Hungarian legislation does not provide space to investors for adaptation, according to the EC. While in the original pacts was intended a transitional period of 20 years, in new act approved in December 2013 the period was reduced to 4.5 months which means for investors withdrawal of the guarantees of the EU Charter of Fundamental Rights, legal security and the property right preservation.
Besides restrictions for foreigners, the original Slovak act does not prohibit mass purchase of agricultural land, experts recalled. In reality, big market players circumvent the act using land as a non-monetary deposit to a company which may be further transferred without any restrictions, said lawyer Mojmír Plavec in an interview with Sme.
Entities from other countries then acquire the arable land by buying the whole businesses including the land they manage, according to Holéciová.
In addition, the act does not apply to transfer of land in the urban territory and transfer of land between related persons, said Plavec.
“Donation of agricultural land between family members is still possible and relatively common,” Plavec told Sme.
Land protection in the EU
The legislation against buying land is not the only form of regulation. A number of EU countries regulate their markets by setting price limits, although such price ceilings may lead to corruption, said Holéciová.
Holéciová pointed to countries with autonomous agencies for regulation of land sales. France's SAFER agency may restrict sales with very low prices and decide about most appropriate use of the land. In Germany, government set the ceiling for maximum buying-in price, whereby up to 2009 persons with leased land for at least six years could buy land for 65 percent of market prices. Another restriction is size and quality of land.
“Anyone who purchased land had to use it for agricultural purposes for at least 20 years,” Holéciová said, “otherwise, contract became invalid and sale was revoked.”
Fees and taxes
Other measures are registration fees and utilisation taxes. The highest fee is claimed by Sweden where its one-time amount reaches 30 percent to two-thirds of the acquisition costs. To compare, buyers in Italy are charged from 11 to 18 percent, in Belgium from 10 to 12.5 percent, in Ireland by 9 percent, in Greece from 7 to 9 percent, in Spain from 6 to 7 percent, in Germany by 3.5 percent and in Finland by 4 percent, according to the SPPK.
Holéciová added that tax on agricultural land does not exist in Finland, Greece, Netherlands, Sweden and UK. France has taxes divided by areas, quality of the land and exemptions for young farmers.

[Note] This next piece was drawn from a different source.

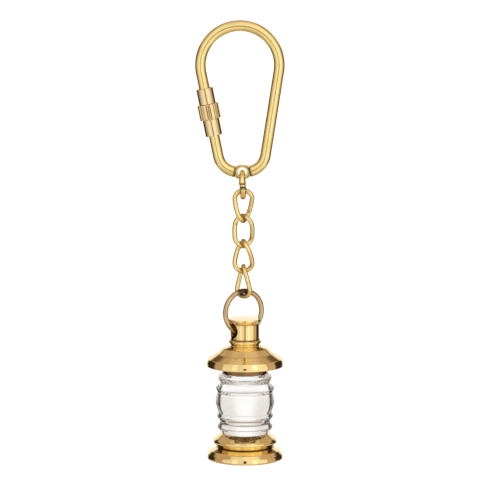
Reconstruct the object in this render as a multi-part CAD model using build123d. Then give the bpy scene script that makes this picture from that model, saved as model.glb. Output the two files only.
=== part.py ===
from build123d import *
import os
from math import asin, atan2, cos, hypot, pi, radians, sin

# A key-ring charm: a pear-shaped screw-lock clip, a short twisted chain, a jump ring and a
# turned miniature ship lantern with a solid clear lens.  All lengths are in millimetres.
# Frame: the origin is the inside top of the clip's arch, where it hangs from a hook.
# +Z is up, X runs across the flat of the clip and -Y is the front.

# ------------------------------------------------------------------ clip
CLIP_WIRE_D = 2.74
ARCH_R = 9.98  # centre-line radius of the large top bend
BELLY_R = 5.095  # centre-line radius of the two bottom corners
BELLY_FLAT = 2.0  # between the centres of those corners
BEND_SPACING = 22.1  # height of the arch's centre above them
CLIP_LEAN = 1.3  # degrees that the clip hangs out of plumb, its foot towards +X

EYE_W = 3.8  # flattened eye at the bottom of the clip
EYE_H = 3.69
EYE_T = 1.5
EYE_ARC_R = 4.2  # bulge of the eye's top and bottom edges
EYE_HOLE_D = 2.4
EYE_HOLE_ROUND = 0.27
EYE_EDGE_ROUND = 0.2
EYE_RISE = 0.005  # eye centre above the wire's lowest centre line
WIRE_INTO_EYE = 0.15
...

“Land markets in particular states are also affected by rules of inheritability of the land and division of the land to various groups according to its purpose,” Holéciová said.
Future of the market
By now, Slovak authorities are discussing all the options including the residence permit requirements. The ministry does not see reasons to make compromises for the EC in their entirety, said Gasperová.

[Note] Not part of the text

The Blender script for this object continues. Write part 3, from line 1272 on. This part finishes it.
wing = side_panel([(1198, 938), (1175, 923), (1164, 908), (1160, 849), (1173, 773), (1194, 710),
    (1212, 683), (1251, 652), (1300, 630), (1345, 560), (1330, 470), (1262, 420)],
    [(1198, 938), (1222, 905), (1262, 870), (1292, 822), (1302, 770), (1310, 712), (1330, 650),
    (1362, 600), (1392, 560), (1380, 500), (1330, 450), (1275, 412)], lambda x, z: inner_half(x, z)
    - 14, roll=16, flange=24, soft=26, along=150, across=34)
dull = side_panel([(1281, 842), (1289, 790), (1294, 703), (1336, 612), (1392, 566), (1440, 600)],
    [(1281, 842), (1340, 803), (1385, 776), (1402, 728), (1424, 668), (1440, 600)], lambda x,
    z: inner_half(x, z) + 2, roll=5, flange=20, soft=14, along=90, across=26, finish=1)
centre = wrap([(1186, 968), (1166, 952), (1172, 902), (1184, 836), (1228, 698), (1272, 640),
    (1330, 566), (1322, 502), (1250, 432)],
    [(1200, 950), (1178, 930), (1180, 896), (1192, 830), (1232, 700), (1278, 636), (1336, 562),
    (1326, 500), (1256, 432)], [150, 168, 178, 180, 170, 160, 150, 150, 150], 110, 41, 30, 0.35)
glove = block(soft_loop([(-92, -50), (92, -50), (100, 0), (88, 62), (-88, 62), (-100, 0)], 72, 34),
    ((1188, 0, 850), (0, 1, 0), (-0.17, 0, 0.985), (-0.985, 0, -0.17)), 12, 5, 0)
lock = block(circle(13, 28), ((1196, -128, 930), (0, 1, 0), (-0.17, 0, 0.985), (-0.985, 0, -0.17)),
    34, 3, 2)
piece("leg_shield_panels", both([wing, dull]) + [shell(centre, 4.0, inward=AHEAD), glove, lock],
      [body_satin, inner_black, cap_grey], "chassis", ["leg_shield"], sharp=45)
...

“The Slovak Republic shall be looking for all options of buying land for domestic farmers within limits of the government’s programme statement,” Gasperová said.
Trading with land must have defined rules in order to avoid speculative sales of Slovak land, Holéciová opined.
Králik agrees that national authorities should be able to properly regulate land markets to preserve its use for agricultural purposes and to promote local development.
“However, in terms of attracting investments in rural development, a number of measures is unduly restrictive and discriminatory,” Králik said.